> **Problem**: Look below for the line containing "part finishes it."; from there through the line containing "# crown are cleaner.", both lines included, please set down each line exactly and nothing else.

* begin Material *

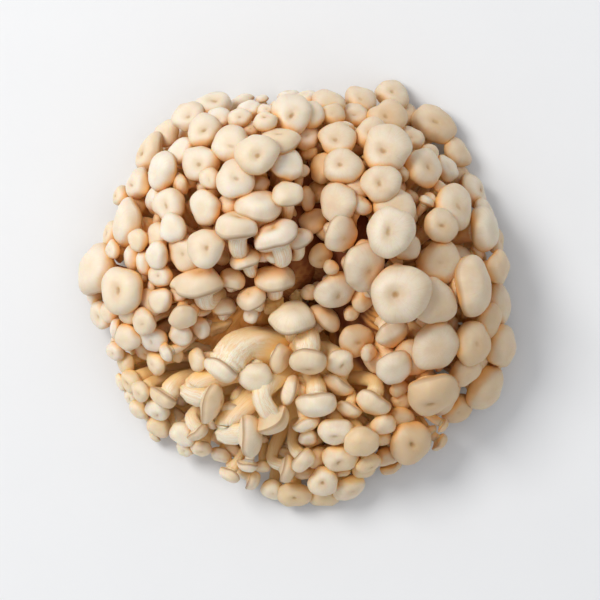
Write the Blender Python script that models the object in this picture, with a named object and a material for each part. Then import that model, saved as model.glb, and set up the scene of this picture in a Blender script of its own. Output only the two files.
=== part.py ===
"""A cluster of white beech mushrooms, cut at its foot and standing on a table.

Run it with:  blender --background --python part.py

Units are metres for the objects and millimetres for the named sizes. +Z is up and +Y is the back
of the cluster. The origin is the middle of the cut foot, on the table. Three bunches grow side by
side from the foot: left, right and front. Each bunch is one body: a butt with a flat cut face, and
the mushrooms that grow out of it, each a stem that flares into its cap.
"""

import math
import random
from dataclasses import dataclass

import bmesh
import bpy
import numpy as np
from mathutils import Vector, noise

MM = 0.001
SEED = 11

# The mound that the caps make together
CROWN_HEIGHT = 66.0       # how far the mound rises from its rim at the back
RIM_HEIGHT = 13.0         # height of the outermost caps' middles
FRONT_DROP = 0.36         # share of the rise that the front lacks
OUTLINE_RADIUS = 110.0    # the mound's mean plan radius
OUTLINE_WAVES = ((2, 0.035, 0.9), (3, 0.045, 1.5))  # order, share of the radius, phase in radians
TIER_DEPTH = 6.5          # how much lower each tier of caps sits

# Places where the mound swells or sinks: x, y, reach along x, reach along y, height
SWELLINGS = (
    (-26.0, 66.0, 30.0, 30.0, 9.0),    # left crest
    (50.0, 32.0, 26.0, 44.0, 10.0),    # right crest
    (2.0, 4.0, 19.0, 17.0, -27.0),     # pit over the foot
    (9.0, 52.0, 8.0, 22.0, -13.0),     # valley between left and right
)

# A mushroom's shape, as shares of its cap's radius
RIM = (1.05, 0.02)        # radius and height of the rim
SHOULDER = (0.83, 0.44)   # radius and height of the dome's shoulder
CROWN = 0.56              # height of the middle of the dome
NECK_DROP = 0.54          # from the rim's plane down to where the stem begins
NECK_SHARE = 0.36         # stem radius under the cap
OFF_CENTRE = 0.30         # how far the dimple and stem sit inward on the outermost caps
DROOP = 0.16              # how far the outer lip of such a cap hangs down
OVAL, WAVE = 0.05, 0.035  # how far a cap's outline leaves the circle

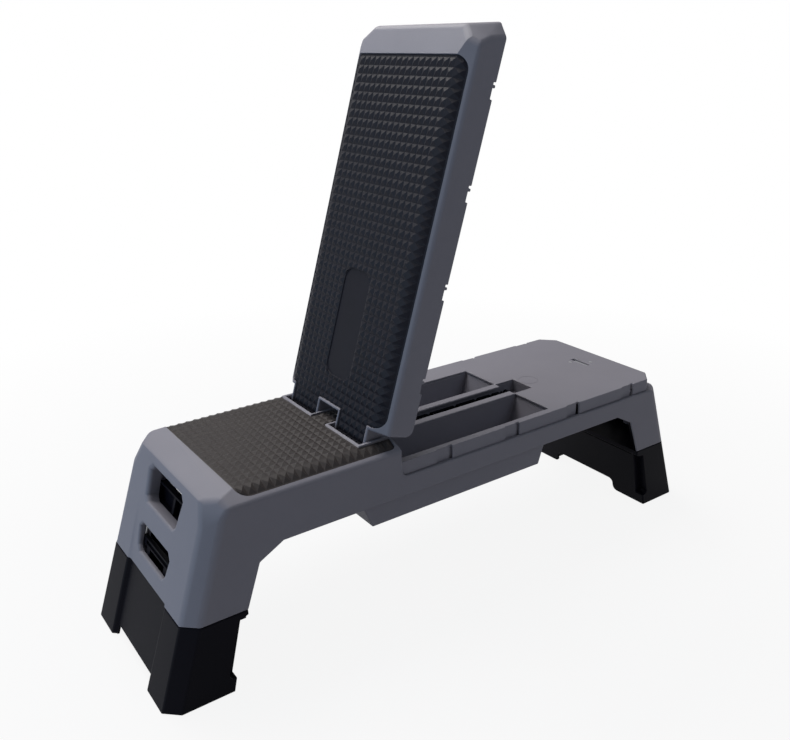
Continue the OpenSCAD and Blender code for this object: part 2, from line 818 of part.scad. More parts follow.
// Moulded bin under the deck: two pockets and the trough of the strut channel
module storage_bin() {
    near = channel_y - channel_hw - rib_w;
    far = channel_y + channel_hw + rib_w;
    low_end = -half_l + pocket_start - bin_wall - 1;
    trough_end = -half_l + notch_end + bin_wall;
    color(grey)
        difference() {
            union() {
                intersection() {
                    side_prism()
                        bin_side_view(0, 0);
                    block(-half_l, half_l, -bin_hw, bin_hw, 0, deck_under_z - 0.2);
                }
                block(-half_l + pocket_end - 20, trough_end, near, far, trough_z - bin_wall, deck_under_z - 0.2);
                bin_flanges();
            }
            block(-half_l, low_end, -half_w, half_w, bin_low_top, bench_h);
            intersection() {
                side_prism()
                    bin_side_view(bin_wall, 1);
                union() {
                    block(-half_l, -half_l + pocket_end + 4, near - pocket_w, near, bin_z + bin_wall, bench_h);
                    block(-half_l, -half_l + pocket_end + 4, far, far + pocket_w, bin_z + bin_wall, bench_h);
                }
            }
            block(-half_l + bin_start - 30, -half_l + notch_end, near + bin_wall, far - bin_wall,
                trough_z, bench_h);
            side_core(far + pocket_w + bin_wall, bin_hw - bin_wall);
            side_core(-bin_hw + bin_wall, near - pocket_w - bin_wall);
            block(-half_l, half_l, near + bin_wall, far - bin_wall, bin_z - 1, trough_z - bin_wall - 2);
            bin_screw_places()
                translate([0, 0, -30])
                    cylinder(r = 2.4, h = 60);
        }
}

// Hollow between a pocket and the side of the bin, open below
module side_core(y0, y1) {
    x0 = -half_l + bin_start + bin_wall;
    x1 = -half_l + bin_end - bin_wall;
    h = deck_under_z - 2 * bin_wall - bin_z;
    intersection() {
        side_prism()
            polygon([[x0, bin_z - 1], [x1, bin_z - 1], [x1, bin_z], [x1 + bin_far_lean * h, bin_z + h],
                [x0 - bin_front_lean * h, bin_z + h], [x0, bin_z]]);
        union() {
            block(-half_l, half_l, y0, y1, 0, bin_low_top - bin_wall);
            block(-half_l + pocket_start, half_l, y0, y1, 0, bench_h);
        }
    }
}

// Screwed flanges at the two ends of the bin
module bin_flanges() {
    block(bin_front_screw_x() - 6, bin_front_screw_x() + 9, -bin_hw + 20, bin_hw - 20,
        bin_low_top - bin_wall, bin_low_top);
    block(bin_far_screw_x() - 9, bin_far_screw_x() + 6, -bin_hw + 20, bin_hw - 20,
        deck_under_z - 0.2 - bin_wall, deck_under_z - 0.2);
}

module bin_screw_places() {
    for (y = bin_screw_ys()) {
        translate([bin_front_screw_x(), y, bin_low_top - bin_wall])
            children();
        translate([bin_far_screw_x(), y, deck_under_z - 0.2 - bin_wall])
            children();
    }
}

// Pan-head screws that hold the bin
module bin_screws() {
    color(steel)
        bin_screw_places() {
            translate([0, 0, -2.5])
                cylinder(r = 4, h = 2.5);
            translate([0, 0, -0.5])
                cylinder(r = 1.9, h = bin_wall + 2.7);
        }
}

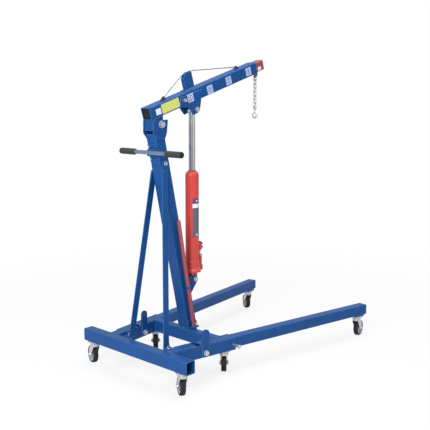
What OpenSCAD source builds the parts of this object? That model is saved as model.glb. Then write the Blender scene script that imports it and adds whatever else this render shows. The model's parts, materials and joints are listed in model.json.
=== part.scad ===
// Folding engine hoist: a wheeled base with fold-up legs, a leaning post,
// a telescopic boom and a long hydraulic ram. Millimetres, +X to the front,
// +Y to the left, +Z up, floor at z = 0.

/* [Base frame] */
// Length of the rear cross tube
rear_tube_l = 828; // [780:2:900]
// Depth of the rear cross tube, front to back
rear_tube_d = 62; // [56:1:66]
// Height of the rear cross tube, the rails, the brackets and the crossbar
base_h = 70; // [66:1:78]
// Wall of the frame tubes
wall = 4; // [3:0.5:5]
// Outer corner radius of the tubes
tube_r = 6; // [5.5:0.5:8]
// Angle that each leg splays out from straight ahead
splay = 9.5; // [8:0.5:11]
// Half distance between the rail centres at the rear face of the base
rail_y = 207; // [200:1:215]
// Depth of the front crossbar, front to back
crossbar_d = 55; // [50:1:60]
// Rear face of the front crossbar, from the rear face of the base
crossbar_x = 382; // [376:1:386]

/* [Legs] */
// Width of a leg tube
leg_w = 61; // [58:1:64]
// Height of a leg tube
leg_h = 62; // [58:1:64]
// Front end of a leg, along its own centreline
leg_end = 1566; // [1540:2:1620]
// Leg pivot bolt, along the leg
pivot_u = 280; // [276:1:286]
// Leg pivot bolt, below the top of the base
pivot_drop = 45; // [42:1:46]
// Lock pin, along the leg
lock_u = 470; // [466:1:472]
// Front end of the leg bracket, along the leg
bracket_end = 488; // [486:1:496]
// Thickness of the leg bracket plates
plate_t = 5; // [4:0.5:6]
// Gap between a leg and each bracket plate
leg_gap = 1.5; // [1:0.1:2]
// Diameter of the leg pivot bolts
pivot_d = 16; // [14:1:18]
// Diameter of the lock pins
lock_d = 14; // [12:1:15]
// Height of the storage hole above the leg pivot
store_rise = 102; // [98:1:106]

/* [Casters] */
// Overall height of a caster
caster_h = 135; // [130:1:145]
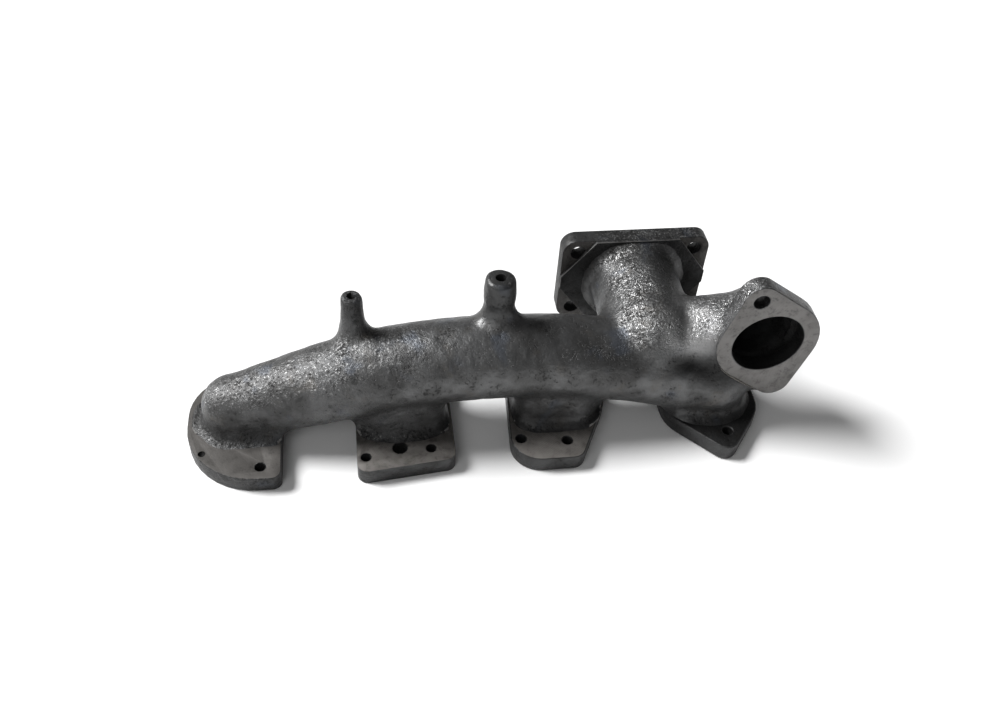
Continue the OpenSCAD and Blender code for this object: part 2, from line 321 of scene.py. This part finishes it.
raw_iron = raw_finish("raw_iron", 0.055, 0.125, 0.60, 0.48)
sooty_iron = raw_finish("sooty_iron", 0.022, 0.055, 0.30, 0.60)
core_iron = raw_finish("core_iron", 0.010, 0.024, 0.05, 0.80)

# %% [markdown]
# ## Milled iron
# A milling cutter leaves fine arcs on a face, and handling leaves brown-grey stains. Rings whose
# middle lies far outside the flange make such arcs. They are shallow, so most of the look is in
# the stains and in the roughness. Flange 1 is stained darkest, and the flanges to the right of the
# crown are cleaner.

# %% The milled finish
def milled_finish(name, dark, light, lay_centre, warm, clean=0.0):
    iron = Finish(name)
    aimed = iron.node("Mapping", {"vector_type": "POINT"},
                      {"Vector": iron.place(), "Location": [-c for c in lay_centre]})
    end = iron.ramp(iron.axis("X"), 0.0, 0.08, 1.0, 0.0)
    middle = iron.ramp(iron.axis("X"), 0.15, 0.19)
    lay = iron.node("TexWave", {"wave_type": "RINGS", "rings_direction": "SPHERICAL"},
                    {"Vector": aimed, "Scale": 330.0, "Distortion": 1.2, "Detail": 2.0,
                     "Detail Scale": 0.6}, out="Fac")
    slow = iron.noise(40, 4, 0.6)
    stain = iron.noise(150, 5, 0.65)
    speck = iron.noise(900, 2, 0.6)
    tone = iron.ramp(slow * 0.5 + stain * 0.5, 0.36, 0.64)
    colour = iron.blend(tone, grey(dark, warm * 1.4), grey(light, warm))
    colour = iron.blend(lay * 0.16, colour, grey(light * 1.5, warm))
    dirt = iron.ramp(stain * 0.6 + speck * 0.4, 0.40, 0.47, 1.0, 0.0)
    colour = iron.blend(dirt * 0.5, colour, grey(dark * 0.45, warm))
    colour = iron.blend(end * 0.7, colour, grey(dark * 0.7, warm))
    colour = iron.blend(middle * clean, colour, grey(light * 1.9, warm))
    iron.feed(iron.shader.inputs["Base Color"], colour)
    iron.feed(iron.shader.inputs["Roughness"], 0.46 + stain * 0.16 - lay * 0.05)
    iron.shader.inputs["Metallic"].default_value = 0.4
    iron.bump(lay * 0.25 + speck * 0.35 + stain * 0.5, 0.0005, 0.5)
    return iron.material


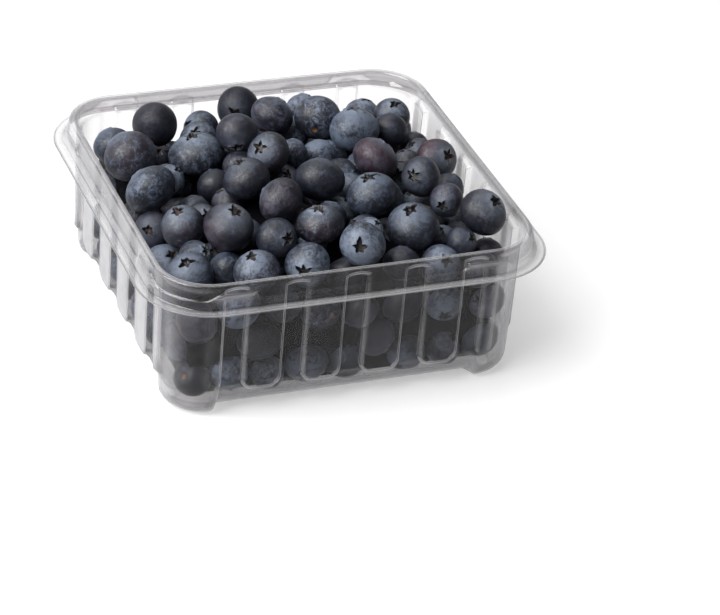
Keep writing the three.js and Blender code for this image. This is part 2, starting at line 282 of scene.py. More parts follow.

* end Material *

> **Solution to this problem**:
Continue the OpenSCAD and Blender code for this object: part 2, from line 321 of scene.py. This part finishes it.
raw_iron = raw_finish("raw_iron", 0.055, 0.125, 0.60, 0.48)
sooty_iron = raw_finish("sooty_iron", 0.022, 0.055, 0.30, 0.60)
core_iron = raw_finish("core_iron", 0.010, 0.024, 0.05, 0.80)

# %% [markdown]
# ## Milled iron
# A milling cutter leaves fine arcs on a face, and handling leaves brown-grey stains. Rings whose
# middle lies far outside the flange make such arcs. They are shallow, so most of the look is in
# the stains and in the roughness. Flange 1 is stained darkest, and the flanges to the right of the
# crown are cleaner.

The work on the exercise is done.